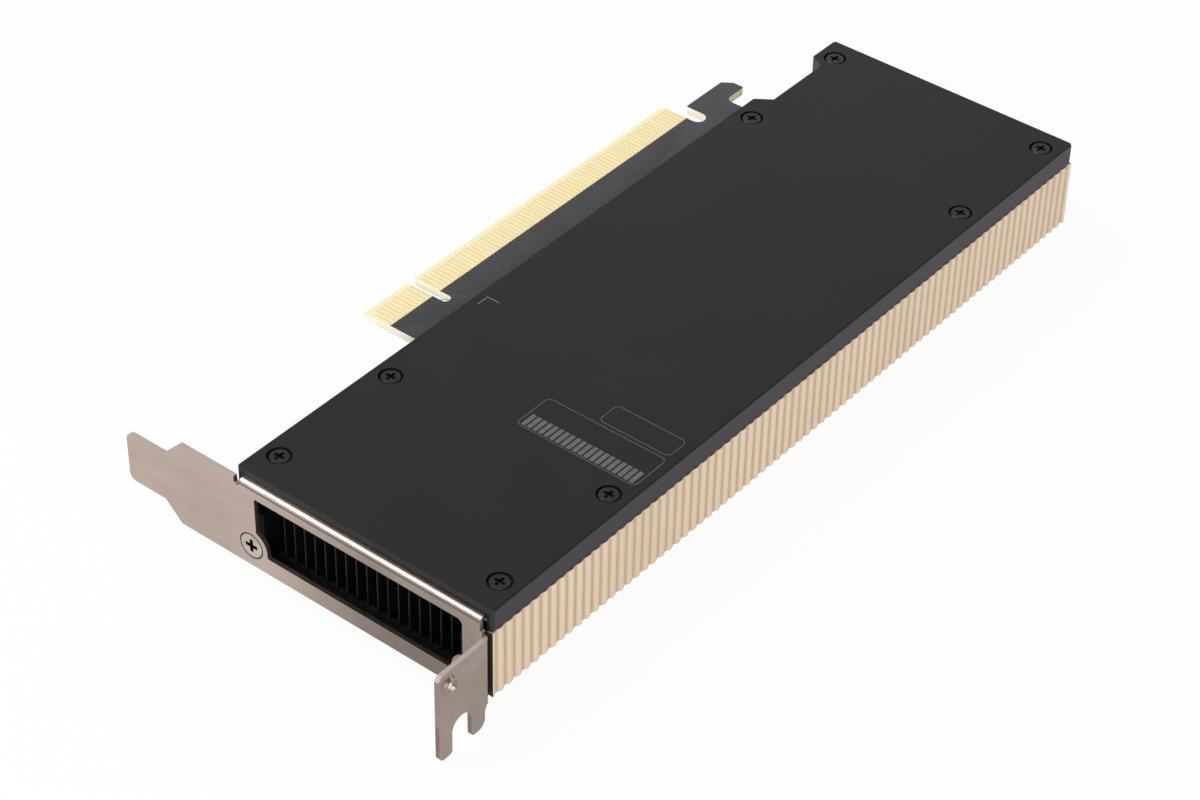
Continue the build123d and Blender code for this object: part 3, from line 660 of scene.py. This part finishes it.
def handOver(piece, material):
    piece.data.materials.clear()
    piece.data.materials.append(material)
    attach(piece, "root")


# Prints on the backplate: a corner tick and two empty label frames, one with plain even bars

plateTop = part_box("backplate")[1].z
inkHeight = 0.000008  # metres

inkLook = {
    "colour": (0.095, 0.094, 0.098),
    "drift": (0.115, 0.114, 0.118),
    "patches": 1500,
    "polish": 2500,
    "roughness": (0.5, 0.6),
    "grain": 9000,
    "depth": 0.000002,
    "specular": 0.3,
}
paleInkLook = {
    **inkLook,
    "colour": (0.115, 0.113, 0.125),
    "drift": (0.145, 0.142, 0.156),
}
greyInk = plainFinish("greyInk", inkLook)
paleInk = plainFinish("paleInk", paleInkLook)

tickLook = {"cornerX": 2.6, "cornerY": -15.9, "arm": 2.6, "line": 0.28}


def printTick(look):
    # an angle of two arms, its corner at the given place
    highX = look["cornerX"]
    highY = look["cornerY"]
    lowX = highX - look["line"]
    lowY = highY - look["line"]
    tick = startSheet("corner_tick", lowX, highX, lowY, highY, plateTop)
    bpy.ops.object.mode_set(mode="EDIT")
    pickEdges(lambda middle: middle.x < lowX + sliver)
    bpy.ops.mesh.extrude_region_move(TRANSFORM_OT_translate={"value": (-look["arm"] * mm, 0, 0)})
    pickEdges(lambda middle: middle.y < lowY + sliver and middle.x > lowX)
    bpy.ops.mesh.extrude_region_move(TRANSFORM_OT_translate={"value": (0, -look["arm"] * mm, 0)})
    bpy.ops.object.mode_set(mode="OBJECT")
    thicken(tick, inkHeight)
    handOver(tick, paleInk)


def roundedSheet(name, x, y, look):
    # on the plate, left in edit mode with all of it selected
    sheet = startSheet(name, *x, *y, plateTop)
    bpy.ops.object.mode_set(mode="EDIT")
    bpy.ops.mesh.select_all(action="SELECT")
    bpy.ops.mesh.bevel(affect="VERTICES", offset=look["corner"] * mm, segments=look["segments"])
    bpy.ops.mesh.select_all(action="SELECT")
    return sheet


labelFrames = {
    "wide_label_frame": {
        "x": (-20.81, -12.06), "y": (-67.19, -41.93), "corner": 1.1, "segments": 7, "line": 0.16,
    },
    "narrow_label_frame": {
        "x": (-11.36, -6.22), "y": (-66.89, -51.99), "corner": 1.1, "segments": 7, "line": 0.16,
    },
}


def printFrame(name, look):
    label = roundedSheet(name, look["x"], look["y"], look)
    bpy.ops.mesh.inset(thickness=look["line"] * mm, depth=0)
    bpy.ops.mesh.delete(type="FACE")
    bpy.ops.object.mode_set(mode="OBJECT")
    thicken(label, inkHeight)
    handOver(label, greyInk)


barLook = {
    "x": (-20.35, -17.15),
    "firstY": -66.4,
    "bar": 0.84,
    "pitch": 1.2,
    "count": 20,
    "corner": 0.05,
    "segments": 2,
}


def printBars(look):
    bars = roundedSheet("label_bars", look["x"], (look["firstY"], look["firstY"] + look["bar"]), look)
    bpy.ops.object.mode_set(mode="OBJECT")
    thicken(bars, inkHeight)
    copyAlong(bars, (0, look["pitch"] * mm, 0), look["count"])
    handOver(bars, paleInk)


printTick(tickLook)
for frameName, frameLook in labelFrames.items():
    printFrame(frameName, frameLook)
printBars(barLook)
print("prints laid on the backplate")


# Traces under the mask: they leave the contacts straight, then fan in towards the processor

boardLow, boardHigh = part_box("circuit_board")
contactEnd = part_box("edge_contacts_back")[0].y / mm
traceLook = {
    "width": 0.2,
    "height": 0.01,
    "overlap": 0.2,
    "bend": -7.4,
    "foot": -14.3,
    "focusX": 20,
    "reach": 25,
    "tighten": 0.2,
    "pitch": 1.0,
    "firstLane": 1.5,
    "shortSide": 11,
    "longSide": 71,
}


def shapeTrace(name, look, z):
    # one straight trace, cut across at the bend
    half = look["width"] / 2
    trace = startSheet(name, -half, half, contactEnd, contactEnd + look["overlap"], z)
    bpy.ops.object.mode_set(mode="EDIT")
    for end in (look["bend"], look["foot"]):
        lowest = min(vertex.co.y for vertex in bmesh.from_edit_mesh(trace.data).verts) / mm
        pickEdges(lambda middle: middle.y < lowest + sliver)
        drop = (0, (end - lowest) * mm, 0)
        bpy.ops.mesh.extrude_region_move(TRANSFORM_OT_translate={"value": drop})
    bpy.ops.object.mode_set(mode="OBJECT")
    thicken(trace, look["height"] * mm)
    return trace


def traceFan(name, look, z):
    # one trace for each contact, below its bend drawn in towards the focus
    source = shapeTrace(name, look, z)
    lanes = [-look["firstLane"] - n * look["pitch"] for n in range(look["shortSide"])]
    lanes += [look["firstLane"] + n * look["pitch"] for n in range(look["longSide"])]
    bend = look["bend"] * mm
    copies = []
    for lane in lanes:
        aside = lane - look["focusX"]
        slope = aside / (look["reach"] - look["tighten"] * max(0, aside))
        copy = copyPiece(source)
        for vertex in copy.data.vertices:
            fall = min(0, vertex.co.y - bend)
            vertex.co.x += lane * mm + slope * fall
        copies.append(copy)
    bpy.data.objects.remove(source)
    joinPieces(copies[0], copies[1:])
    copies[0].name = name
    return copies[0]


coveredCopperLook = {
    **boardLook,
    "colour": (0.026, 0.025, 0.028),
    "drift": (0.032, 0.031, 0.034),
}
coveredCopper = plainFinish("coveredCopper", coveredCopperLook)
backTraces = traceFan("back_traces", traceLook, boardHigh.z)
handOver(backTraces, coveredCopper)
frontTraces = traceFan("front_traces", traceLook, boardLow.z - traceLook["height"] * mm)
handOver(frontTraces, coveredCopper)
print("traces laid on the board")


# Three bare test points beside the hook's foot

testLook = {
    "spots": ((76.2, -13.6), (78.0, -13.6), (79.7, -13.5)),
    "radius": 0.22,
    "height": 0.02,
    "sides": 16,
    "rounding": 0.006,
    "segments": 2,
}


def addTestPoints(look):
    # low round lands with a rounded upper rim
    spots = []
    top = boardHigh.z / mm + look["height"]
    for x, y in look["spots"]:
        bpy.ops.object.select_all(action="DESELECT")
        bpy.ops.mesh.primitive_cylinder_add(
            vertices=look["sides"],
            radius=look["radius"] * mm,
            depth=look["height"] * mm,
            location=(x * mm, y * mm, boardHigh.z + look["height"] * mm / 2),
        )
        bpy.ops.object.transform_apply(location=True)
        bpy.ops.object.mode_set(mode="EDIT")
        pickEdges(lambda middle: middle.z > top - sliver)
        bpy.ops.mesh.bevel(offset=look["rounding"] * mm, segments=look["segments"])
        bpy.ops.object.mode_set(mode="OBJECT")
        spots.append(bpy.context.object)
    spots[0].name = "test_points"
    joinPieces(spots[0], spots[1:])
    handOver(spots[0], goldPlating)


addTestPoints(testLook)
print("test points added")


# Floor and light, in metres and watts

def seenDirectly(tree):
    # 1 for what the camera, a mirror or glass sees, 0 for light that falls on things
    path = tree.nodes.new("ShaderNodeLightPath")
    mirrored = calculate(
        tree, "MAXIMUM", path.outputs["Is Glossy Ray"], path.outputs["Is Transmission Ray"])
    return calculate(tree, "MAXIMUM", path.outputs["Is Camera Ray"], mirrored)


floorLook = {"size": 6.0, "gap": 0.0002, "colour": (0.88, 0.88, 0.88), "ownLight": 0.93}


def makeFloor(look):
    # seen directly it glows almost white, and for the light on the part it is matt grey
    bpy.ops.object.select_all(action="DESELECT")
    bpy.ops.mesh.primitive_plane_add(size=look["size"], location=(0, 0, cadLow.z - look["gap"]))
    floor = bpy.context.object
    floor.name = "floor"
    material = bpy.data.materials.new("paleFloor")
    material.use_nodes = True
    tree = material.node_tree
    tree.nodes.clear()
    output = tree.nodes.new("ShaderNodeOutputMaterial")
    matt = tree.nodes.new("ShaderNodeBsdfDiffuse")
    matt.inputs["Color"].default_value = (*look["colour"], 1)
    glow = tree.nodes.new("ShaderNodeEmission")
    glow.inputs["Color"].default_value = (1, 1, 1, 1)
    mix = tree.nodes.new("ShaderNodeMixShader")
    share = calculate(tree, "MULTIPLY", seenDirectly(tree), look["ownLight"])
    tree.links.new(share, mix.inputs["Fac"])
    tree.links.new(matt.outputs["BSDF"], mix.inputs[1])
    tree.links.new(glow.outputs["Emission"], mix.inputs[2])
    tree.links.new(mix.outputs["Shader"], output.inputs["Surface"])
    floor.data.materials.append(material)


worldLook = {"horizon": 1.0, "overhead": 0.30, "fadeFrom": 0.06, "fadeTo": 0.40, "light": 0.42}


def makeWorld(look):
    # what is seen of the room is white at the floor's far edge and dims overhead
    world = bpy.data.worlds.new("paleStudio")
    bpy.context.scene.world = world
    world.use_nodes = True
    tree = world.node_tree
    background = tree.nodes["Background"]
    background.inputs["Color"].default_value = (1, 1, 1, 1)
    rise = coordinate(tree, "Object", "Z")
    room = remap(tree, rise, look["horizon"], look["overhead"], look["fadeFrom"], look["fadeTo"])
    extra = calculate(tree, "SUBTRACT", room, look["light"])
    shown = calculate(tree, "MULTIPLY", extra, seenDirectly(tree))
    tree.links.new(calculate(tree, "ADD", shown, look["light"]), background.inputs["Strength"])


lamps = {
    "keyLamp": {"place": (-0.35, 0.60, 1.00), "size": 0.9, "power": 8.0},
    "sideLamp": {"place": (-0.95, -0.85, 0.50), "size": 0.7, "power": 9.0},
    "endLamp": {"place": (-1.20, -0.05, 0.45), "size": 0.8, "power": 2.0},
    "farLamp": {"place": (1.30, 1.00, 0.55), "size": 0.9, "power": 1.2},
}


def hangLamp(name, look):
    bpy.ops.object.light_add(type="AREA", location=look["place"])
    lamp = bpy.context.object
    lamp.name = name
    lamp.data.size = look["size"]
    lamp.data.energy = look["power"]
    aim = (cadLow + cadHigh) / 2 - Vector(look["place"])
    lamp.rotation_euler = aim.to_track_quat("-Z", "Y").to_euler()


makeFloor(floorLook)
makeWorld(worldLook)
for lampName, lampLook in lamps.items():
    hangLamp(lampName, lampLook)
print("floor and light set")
------------------------------
WRITTEN TASK >> Quote exactly the stretch of lines above that starts at the first one and ends at the line with "inkHeight = 0.000008", and nothing beyond it.

RESULT >>
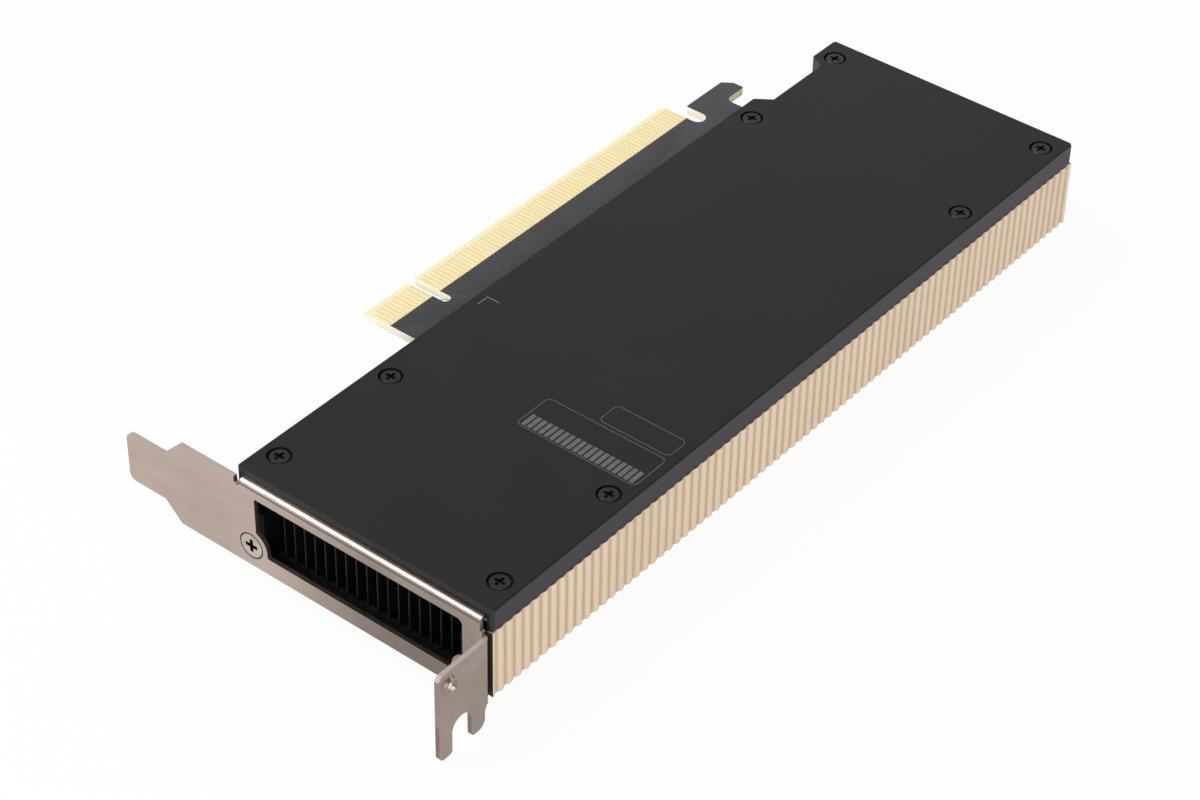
Continue the build123d and Blender code for this object: part 3, from line 660 of scene.py. This part finishes it.
def handOver(piece, material):
    piece.data.materials.clear()
    piece.data.materials.append(material)
    attach(piece, "root")


# Prints on the backplate: a corner tick and two empty label frames, one with plain even bars

plateTop = part_box("backplate")[1].z
inkHeight = 0.000008  # metres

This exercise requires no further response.